(The task): Your task is to copy each line that has the word "data".

(Source excerpt):
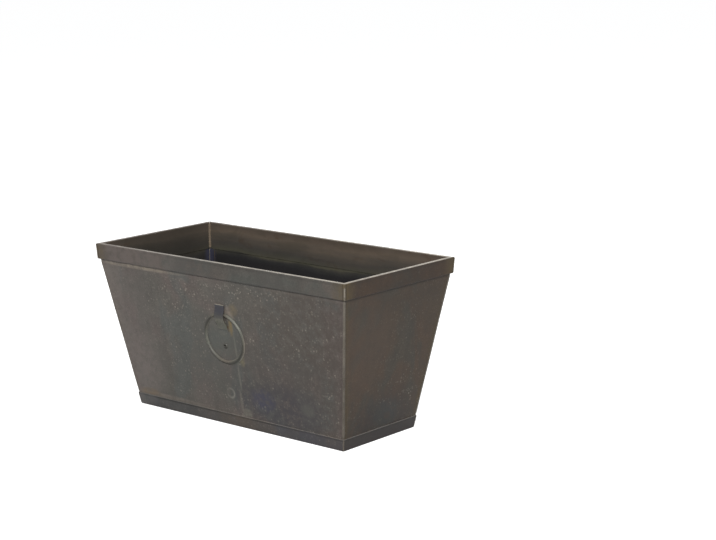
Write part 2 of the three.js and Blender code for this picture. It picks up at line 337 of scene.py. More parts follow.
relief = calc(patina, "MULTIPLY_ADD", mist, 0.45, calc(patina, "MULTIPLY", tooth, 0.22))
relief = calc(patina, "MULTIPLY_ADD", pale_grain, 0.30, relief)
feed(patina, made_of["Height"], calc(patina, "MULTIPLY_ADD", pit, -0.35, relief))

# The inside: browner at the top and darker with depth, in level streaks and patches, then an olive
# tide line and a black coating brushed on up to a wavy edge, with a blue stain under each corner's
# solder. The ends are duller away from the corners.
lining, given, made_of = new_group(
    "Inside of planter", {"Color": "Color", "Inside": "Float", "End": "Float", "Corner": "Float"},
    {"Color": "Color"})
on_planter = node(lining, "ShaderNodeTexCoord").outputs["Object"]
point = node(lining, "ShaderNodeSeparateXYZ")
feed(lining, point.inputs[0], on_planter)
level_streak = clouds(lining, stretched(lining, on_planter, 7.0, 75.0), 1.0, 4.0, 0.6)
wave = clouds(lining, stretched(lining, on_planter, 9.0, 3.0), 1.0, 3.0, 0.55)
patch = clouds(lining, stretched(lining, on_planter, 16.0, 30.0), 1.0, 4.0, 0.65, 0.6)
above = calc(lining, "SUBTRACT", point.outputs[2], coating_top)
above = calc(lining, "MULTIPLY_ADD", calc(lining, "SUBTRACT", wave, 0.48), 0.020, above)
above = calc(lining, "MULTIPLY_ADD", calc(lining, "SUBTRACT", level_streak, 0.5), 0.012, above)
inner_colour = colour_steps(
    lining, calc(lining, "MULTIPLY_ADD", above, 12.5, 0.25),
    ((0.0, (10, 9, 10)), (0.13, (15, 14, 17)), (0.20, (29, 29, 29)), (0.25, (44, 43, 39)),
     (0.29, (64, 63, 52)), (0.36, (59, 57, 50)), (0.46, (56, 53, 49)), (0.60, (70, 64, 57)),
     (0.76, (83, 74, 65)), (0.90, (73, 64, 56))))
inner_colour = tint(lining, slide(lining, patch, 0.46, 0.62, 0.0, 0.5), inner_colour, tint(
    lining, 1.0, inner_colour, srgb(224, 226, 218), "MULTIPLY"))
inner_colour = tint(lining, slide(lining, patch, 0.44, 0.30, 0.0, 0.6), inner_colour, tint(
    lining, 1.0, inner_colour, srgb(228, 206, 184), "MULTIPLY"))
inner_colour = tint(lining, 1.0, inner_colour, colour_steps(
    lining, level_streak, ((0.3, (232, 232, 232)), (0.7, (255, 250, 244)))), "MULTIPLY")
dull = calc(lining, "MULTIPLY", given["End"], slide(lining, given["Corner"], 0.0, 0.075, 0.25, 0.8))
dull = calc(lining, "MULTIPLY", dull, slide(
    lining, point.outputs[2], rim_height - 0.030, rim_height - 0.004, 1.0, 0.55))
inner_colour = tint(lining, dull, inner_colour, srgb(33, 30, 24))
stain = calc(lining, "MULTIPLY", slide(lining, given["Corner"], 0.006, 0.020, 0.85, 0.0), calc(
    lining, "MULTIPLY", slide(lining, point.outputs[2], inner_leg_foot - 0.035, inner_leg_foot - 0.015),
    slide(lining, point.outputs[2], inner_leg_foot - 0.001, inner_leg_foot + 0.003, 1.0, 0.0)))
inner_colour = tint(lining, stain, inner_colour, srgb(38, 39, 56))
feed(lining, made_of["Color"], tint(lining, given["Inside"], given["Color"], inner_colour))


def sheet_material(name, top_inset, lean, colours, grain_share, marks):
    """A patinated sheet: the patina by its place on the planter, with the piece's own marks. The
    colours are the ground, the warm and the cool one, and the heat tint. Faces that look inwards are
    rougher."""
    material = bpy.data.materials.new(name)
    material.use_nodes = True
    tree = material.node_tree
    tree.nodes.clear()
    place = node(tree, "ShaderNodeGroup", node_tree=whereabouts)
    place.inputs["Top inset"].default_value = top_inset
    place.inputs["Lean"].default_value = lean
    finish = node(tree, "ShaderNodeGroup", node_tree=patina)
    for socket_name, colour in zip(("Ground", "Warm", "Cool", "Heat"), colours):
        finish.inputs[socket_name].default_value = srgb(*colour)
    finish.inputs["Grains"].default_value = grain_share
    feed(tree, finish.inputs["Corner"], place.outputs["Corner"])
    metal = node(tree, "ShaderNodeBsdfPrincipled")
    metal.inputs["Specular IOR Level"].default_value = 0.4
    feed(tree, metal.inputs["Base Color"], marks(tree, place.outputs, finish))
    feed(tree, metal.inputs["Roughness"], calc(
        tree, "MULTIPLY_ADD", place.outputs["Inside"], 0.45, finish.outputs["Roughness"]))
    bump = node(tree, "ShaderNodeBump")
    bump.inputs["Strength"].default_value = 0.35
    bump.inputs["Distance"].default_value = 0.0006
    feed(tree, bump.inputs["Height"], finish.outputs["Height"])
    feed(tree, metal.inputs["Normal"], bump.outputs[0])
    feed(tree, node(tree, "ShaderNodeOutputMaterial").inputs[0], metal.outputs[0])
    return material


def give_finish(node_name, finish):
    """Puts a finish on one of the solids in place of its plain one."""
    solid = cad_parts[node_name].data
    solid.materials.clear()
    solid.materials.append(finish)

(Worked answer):
    material = bpy.data.materials.new(name)
    solid = cad_parts[node_name].data